How many subscription services are you signed up to? With Spotify, Netflix and Amazon Prime if you’re feeling plush, and maybe that gym membership that you’ve sworn you’ll use more, subscription services represent a regular part of many of our lives and can add up to make a serious dent in your finances at the end of the month.

For most of us, such services are harmless, if a little underused. But new research by Citizens Advice Manchester has shown that this is not always the case and that people can get into some serious bother, with some spending hundreds of pounds on them when they’re no longer needed.

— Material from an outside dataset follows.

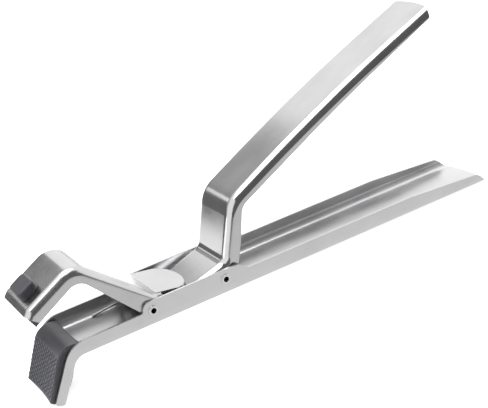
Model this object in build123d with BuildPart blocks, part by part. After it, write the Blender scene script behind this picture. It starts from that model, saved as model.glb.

Analysis of 500 cases reported to the Citizens Advice consumer service between June and August 2017 showed that people lost, on average, a total of £160 from subscriptions they wanted to cancel but weren’t able to. Their figures also show that nine in ten people were actually prevented from cancelling subscriptions when they asked to. Common reasons given for turning down a cancellation include being told to use a specific method, like the phone, or to give more than a month’s notice. People also reported not being made aware they had signed up for a subscription in the first place or that their contract would automatically renew.

Andy Brown, Chief Executive of Citizens Advice Manchester, said: “People can be made to feel like they’re going round in circles when trying to cancel a subscription.

“This research shows that companies are continuing to cash in on unwanted subscriptions by blocking people’s cancellation on the grounds of a technicality. It’s important for people to read any terms and conditions before signing up to a subscription, but they should also be on the lookout for companies who are deliberately throwing obstacles in their way when they try to cancel.

“Anyone who needs advice on how to cancel a subscription, or runs into difficulty doing so, should contact us for further help.”

If you’ve run into trouble whilst trying to unsubscribe from a service, or if you signed up to one without realising, it can be helpful to observe the following tips:

Check what your cancellation rights are
Each supplier can set their own cancellation policy and they don’t need to offer you a right to cancel your subscription early. Make sure the terms and conditions look reasonable before signing up.

Remember you’ve got a cooling off period if you buy online
If you bought the subscription online, the law says you usually have 14 days to get your money back if you change your mind. However, you might not be able to get a refund if you start using the service straight away.

Follow the cancellation policy
Make sure you follow the cancellation policy set out in your contract when you’re ready to end your subscription. Don’t stop your payment without checking what else is required first – otherwise your subscription may not be cancelled and you could be liable for any missed payments.

Challenge unfair T&Cs
There are no strict definitions for what counts as an unfair policy. But if you’re finding it tough or have to give a long period of notice to cancel a subscription, contact the supplier’s customer services department. If this fails go to the supplier’s trade or complaints body or report to Trading Standards via the Citizens Advice consumer service.

Although it can be daunting challenging such services, especially when the terms and conditions tend to be wrapped up in legalese and other complicated language, the above points show that more often than not the law is on your side. Your consumer rights are rarely advertised but in the face of such unscrupulous trading practices they need to – and should be – exercised. The cumulative cost – as shown by Citizens Advice – of these services can be significant, especially for those on a limited income, and in the run up to the festive period, every penny in your pocket counts.